EXERCISE AIM | Set down word for word each line from the start of the listing through the line that contains "(0.89, 4.5), (0.97, 2.2), (1.0, 0.35)]", both included.
>> BEGIN INFORMATION SHOWN
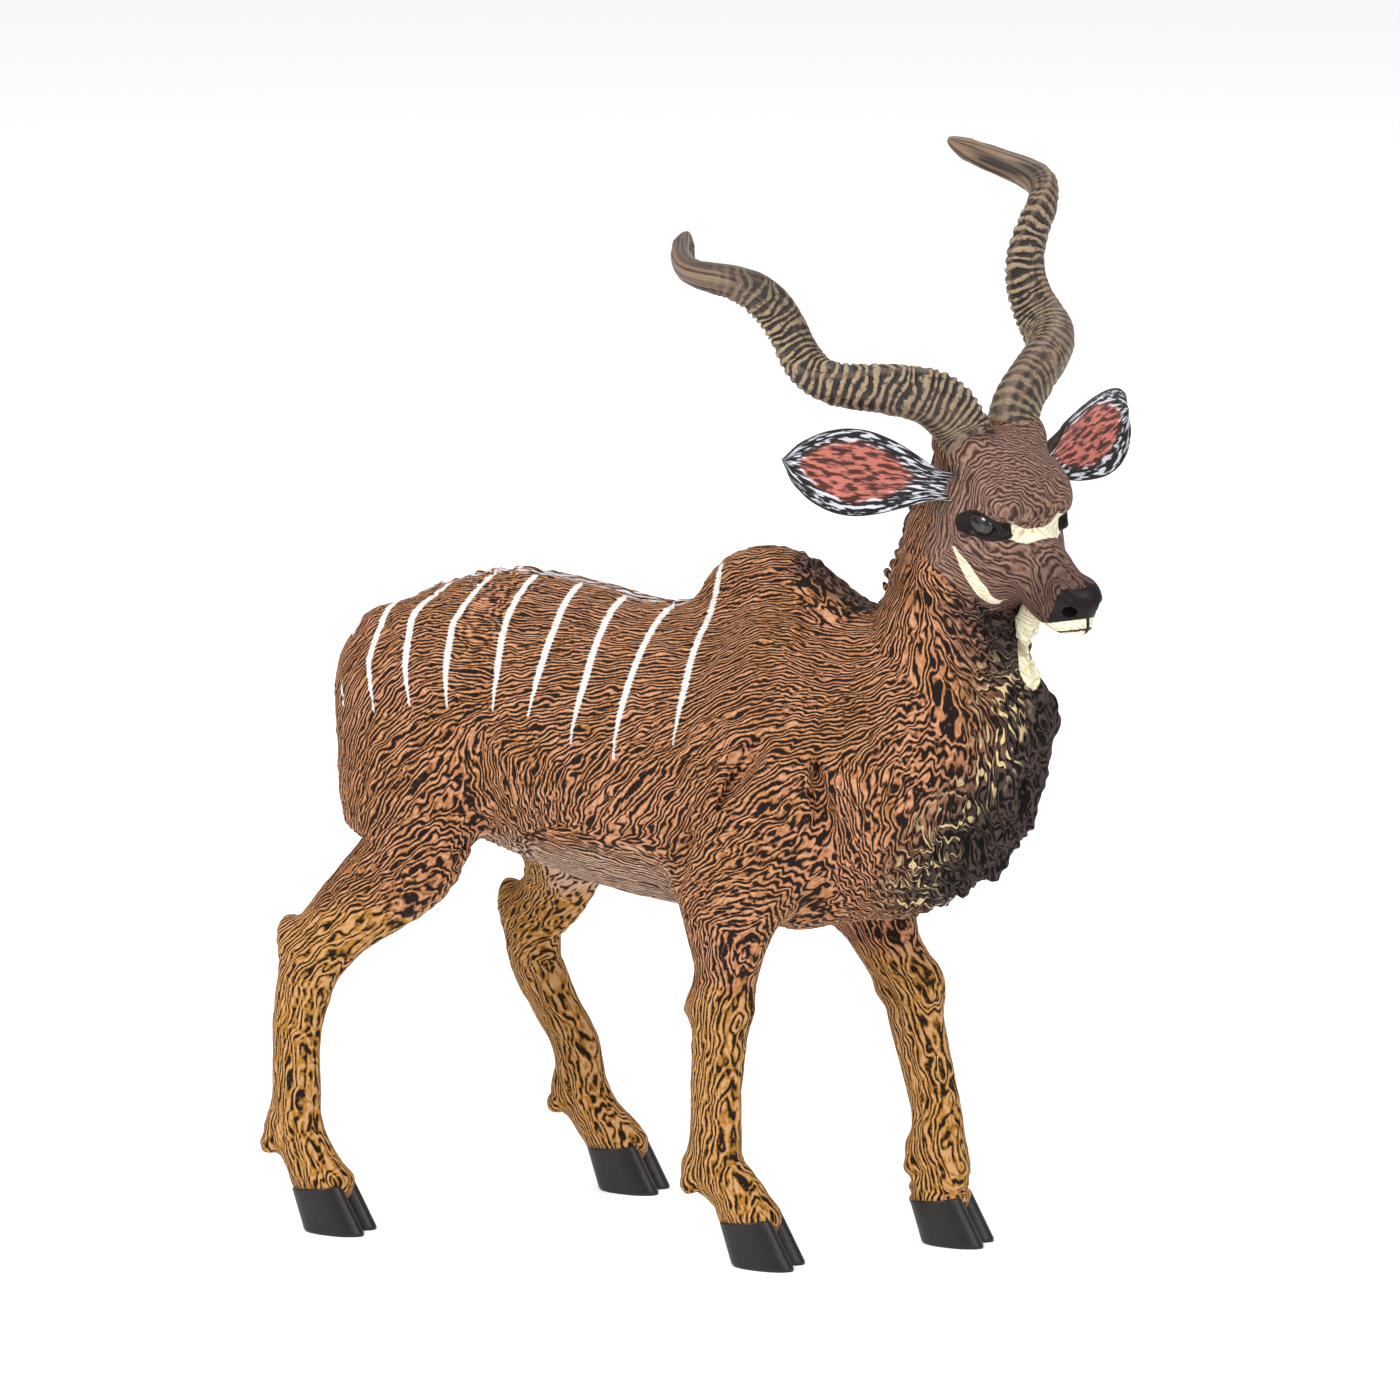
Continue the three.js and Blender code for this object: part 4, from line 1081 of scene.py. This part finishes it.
ears = {"length": 24, "wide": 6.9, "thick": 0.7, "cup": 3.0,
        "left": ((-1.3, 8.8, -4.5), 80, 14, 180), "right": ((-1.3, -8.7, -4.8), -70, 11, 0)}
earShape = [(-0.11, 2.6), (0, 2.9), (0.1, 3.2), (0.25, 4.6), (0.42, 6.1), (0.6, 6.9), (0.76, 6.3),
            (0.89, 4.5), (0.97, 2.2), (1.0, 0.35)]  # share of the length, half width


def earGrid(rows=130, around=96):  # a leaf with thickness, its edges cupped forwards
    shape = smoothRows([(s * 20, 0, 0, w) for s, w in earShape], rows)
    share, width = shape[:, 0] / 20, np.maximum(shape[:, 3], 0.15)
    angle = np.linspace(0, 2 * math.pi, around, endpoint=False)
    across = np.sign(np.cos(angle)) * np.abs(np.cos(angle)) ** 0.8
    across = across[None] * np.ones((rows, 1))
    curl = 1 + 1.5 * (1 - ramp(share, 0.0, 0.35))[:, None]
    y = width[:, None] * across * (1 - 0.12 * curl * across**2)
    x = ears["cup"] * curl * across**2 * (width[:, None] / ears["wide"]) - 1.2
    rootward = (1 + 1.4 * (1 - ramp(share, 0, 0.3)))[:, None]
    thick = ears["thick"] * (0.35 + 0.65 * np.sqrt(np.clip(1 - across**2, 0, 1))) * rootward
    inner = np.sin(angle)[None] > 0
    z = share[:, None] * ears["length"] + 0 * across
    flat = np.stack([across * width[:, None], 0 * across + 3 * inner, z], -1)
    hair = speckle(flat * (1.0, 1.0, 0.3), 0.7)
    thick = thick + 0.12 * hair * ramp(1 - np.abs(across), 0, 0.2)
    x = x + np.sign(np.sin(angle))[None] * thick * np.abs(np.sin(angle))[None] ** 0.6
    return np.stack([x, y, z], -1), {"earAcross": across, "earAlong": share[:, None] + 0 * across,
                                     "earInner": inner * np.ones_like(across)}


def earMaterial():  # pink inside an oval, streaky white round it, brown on the back
    made, tree, shader, place = newMaterial("ear_paint", 0.35)
    across, along, inner = (attribute(tree, key) for key in ("earAcross", "earAlong", "earInner"))
    leaf = node(tree, "CombineXYZ", {0: maths(tree, "MULTIPLY", across, 10.0),
                                     1: maths(tree, "MULTIPLY", along, 9.0)}).outputs[0]
    streak = noise(tree, leaf, 1.1)["Fac"]
    reach = maths(tree, "DIVIDE", maths(tree, "POWER", maths(tree, "ABSOLUTE", across), 2.0), 0.42)
    centre = maths(tree, "DIVIDE", maths(tree, "SUBTRACT", along, 0.56), 0.36)
    reach = maths(tree, "SQRT", maths(tree, "ADD", reach, maths(tree, "MULTIPLY", centre, centre)))
    reach = maths(tree, "MULTIPLY_ADD", streak, 0.5, reach)
    pink = blend(tree, edge(tree, streak, 0.42, 0.58), tint(70, 34, 30), tint(196, 112, 96))
    rim = blend(tree, edge(tree, streak, 0.50, 0.60), tint(22, 17, 18), tint(214, 216, 224))
    insideColour = blend(tree, edge(tree, reach, 1.18, 1.3), pink, rim)
    lip = edge(tree, maths(tree, "ABSOLUTE", across), 0.93, 0.98)
    insideColour = blend(tree, lip, insideColour, tint(40, 30, 30))
    outsideColour = blend(tree, edge(tree, streak, 0.4, 0.65), tint(44, 28, 24), tint(96, 68, 58))
    tipShare = edge(tree, maths(tree, "MULTIPLY_ADD", streak, 0.4, along), 0.9, 1.15)
    tip = blend(tree, edge(tree, streak, 0.5, 0.6), tint(40, 28, 28), tint(190, 190, 196))
    outsideColour = blend(tree, tipShare, outsideColour, tip)
    colour = blend(tree, inner, outsideColour, insideColour)
    dress(tree, shader, colour, 0.6, streak, 0.25)
    return made


earPaint = earMaterial()
for name in ("left", "right"):
    grid, data = earGrid()
    made = gridMesh(f"ear_{name}_paint", seated(grid, *ears[name]), data, earPaint)
    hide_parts("ear_" + name)

hoof = {"length": 9.6, "half": 2.15, "tall": 7.2, "split": 0.18, "flat": 0.86, "toeAhead": 4.9}


def clawGrid(toe, out, sign, rows=44, around=56):  # half a hoof: flat inside, sloping front, rounded sole
    up = np.linspace(0, 1, rows)[:, None]
    angle = np.linspace(0, 2 * math.pi, around, endpoint=False)[None]
    ahead, aside = np.cos(angle), np.sin(angle)
    length = hoof["length"] / 2 * (1 - 0.2 * up)
    x = toe - hoof["length"] / 2 + length * np.sign(ahead) * np.abs(ahead) ** 0.85 - 2.9 * up
    taper = 1 - 0.28 * np.clip(ahead, 0, 1) ** 2
    wide = hoof["half"] * (1 - 0.1 * up) * taper
    y = wide * np.sign(aside) * np.abs(aside) ** 0.8
    y = np.maximum(y, -hoof["half"] * hoof["flat"])
    z = up * (hoof["tall"] - 1.1 * (0.5 - 0.5 * ahead)) + 0 * ahead
    tuck = np.clip(1 - up / 0.05, 0, 1) * 0.22
    x, y = x - np.sign(ahead) * tuck * np.abs(ahead), y * (1 - tuck * 0.3)
    inner = out + sign * (hoof["split"] + y + hoof["half"] * hoof["flat"])
    return np.stack([x, inner + 0 * x, z], -1)


def hoofMaterial():  # near black with a low gloss
    made, tree, shader, place = newMaterial("hoof_gloss", 0.4)
    grain = noise(tree, place, 1.1)["Fac"]
    dress(tree, shader, blend(tree, grain, tint(13, 9, 9), tint(30, 22, 22)), 0.34, grain, 0.1, 0.5)
    return made


hoofGloss = hoofMaterial()
feet = [(f"foreleg_{name}", leg["toe"], leg["sign"] * legs["foreTrack"]) for name, leg in forelegs.items()]
feet += [(f"hindleg_{name}", leg["toe"], leg["sign"] * legs["hindTrack"]) for name, leg in hindlegs.items()]
for name, toe, out in feet:
    for label, sign in (("inner", -1), ("outer", 1)):
        grid = clawGrid(toe + hoof["toeAhead"], out, sign)
        made = gridMesh(f"{name}_claw_{label}", grid, {}, hoofGloss)
        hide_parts(name)


eyes = {"length": 2.5, "height": 1.7, "bulge": 1.35, "inset": 0.5}


def eyeGrid(sign, rows=40, around=64):  # rings of an egg, tilted with the lids
    lift = np.linspace(-1, 1, rows)[:, None] * 0.999
    angle = np.linspace(0, 2 * math.pi, around, endpoint=False)[None]
    ring = np.sqrt(1 - lift**2)
    tilt = math.radians(head["eyeTilt"])
    along, up = eyes["length"] * ring * np.cos(angle), eyes["height"] * ring * np.sin(angle)
    spots = np.stack([eyeX + along * math.cos(tilt) - up * math.sin(tilt),
                      sign * (eyeY - eyes["inset"]) + eyes["bulge"] * lift + 0 * angle,
                      eyeZ + along * math.sin(tilt) + up * math.cos(tilt)], -1)
    away = np.hypot(ring * np.cos(angle), ring * np.sin(angle)) + 0 * lift
    return fromFace(spots), {"eyeAway": away * np.ones((rows, around))}


def eyeMaterial():  # a black pupil in a dark iris, glossy
    made, tree, shader = newMaterial("eye_gloss", 0.6)[:3]
    away = attribute(tree, "eyeAway")
    iris = blend(tree, edge(tree, away, 0.42, 0.5), tint(14, 11, 12), tint(52, 40, 38))
    colour = blend(tree, edge(tree, away, 0.66, 0.74), iris, tint(20, 16, 16))
    feed(tree, shader.inputs["Base Color"], colour)
    feed(tree, shader.inputs["Roughness"], 0.16)
    return made


eyeGloss = eyeMaterial()
for name, sign in (("left", 1), ("right", -1)):
    grid, data = eyeGrid(sign)
    made = gridMesh(f"eye_{name}", grid, data, eyeGloss)
    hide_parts("head_and_neck")
print("pieces made")

room = {"half": 6, "paper": (0.93, 0.93, 0.94, 1), "rough": 0.55, "glow": 0.3, "sky": (0.97, 0.98, 1.0, 1),
        "skyLight": 0.64, "skySeen": 0.985}
floorMesh = bpy.data.meshes.new("floor")
floorCorners = [(x * room["half"], y * room["half"], 0) for x, y in ((-1, -1), (1, -1), (1, 1), (-1, 1))]
floorMesh.from_pydata(floorCorners, [], [(0, 1, 2, 3)])
floor = bpy.data.objects.new("floor", floorMesh)
bpy.context.collection.objects.link(floor)
floorPaint = bpy.data.materials.new("floor_paper")
floorPaint.use_nodes = True
floorShader = floorPaint.node_tree.nodes["Principled BSDF"]
floorShader.inputs["Base Color"].default_value = room["paper"]
floorShader.inputs["Roughness"].default_value = room["rough"]
floorShader.inputs["Emission Color"].default_value = (1, 1, 1, 1)
floorShader.inputs["Emission Strength"].default_value = room["glow"]
floorMesh.materials.append(floorPaint)
world = bpy.data.worlds.new("studio")
world.use_nodes = True
sky = world.node_tree
sky.nodes["Background"].inputs["Color"].default_value = room["sky"]
seen = node(sky, "LightPath").outputs["Is Camera Ray"]
shown = node(sky, "MapRange", {"Value": seen, "To Min": room["skyLight"], "To Max": room["skySeen"]})
sky.links.new(shown.outputs["Result"], sky.nodes["Background"].inputs["Strength"])
bpy.context.scene.world = world


def softLight(name, at, size, watts, aim=(0, 0, 0.07)):  # a square lamp turned to the object, in metres
    data = bpy.data.lights.new(name, "AREA")
    data.size = size
    data.energy = watts
    made = bpy.data.objects.new(name, data)
    made.location = at
    made.rotation_euler = (Vector(at) - Vector(aim)).to_track_quat("Z", "Y").to_euler()
    bpy.context.collection.objects.link(made)


softLight("key", (-0.25, -0.8, 1.0), 0.4, 9.4)
softLight("fill", (0.9, -0.55, 0.6), 0.6, 3.6)
softLight("rim", (0.0, 0.7, 1.1), 0.8, 4.0)
bpy.context.scene.view_settings.view_transform = "Standard"
bpy.context.scene.view_settings.look = "None"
>> END INFORMATION SHOWN
TASK SOLUTION |
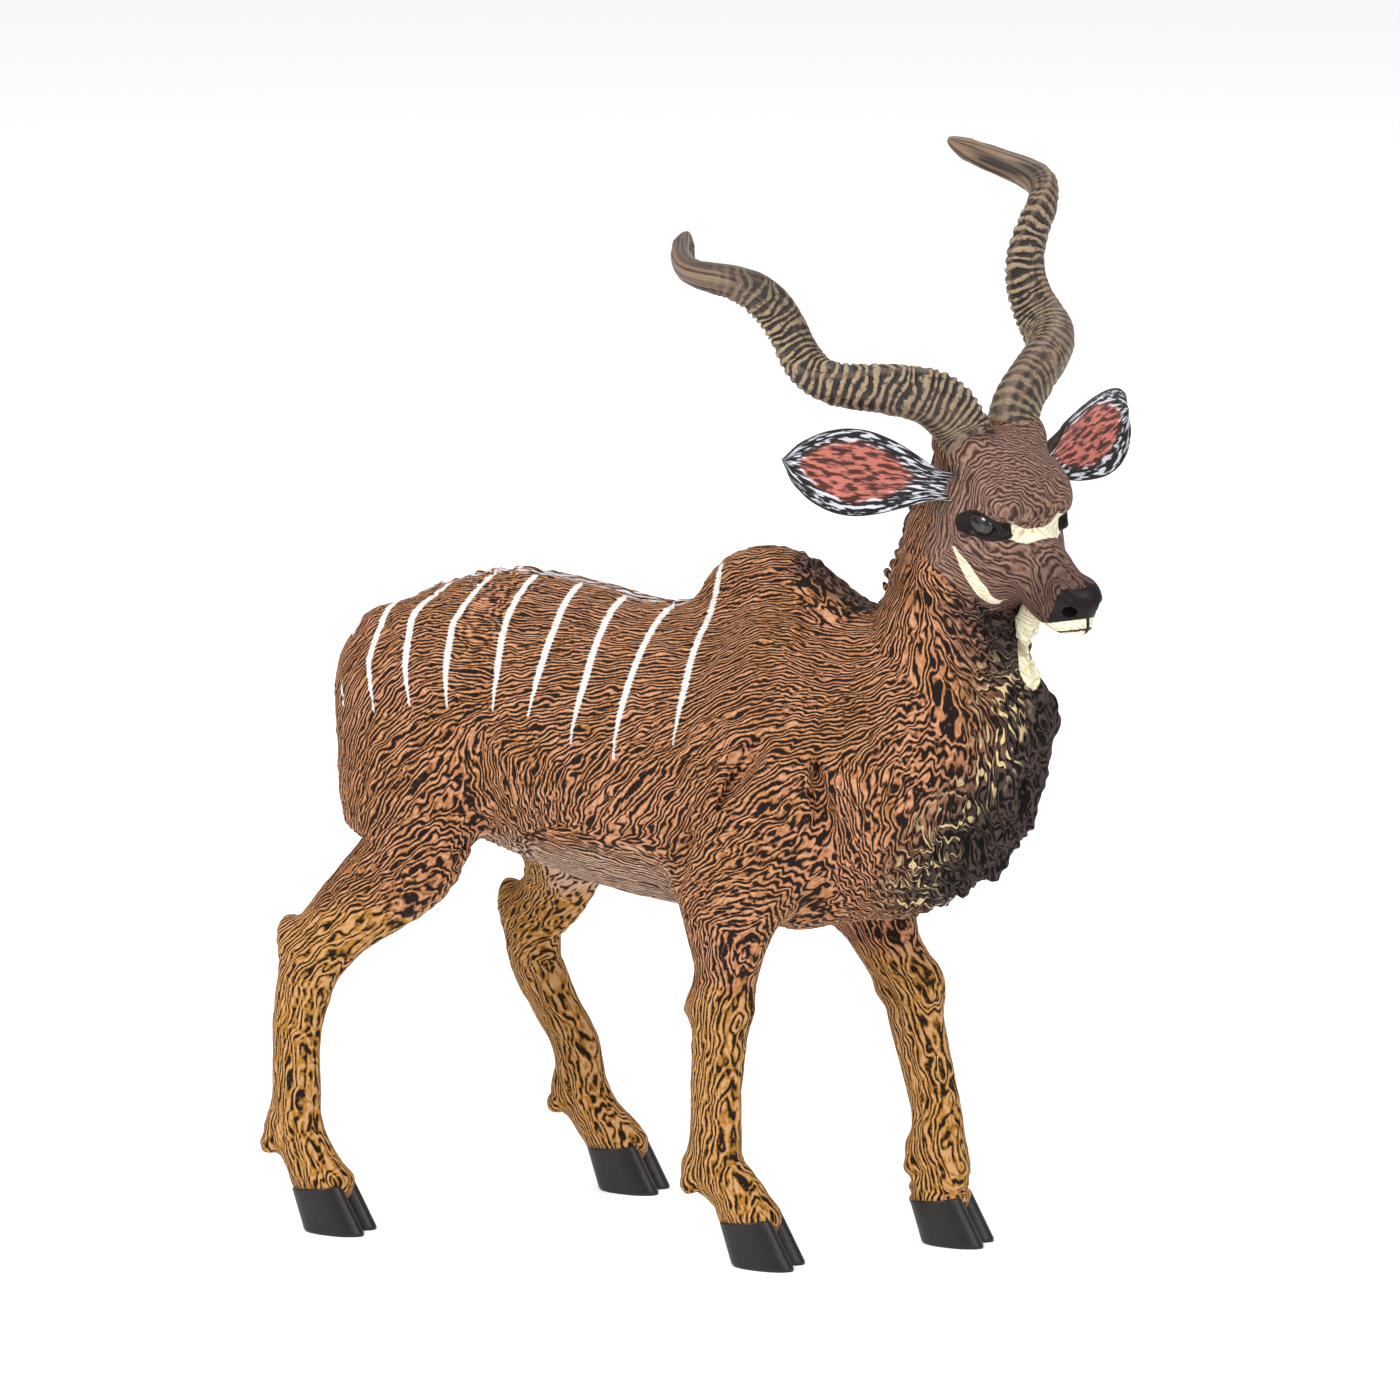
Continue the three.js and Blender code for this object: part 4, from line 1081 of scene.py. This part finishes it.
ears = {"length": 24, "wide": 6.9, "thick": 0.7, "cup": 3.0,
        "left": ((-1.3, 8.8, -4.5), 80, 14, 180), "right": ((-1.3, -8.7, -4.8), -70, 11, 0)}
earShape = [(-0.11, 2.6), (0, 2.9), (0.1, 3.2), (0.25, 4.6), (0.42, 6.1), (0.6, 6.9), (0.76, 6.3),
            (0.89, 4.5), (0.97, 2.2), (1.0, 0.35)]  # share of the length, half width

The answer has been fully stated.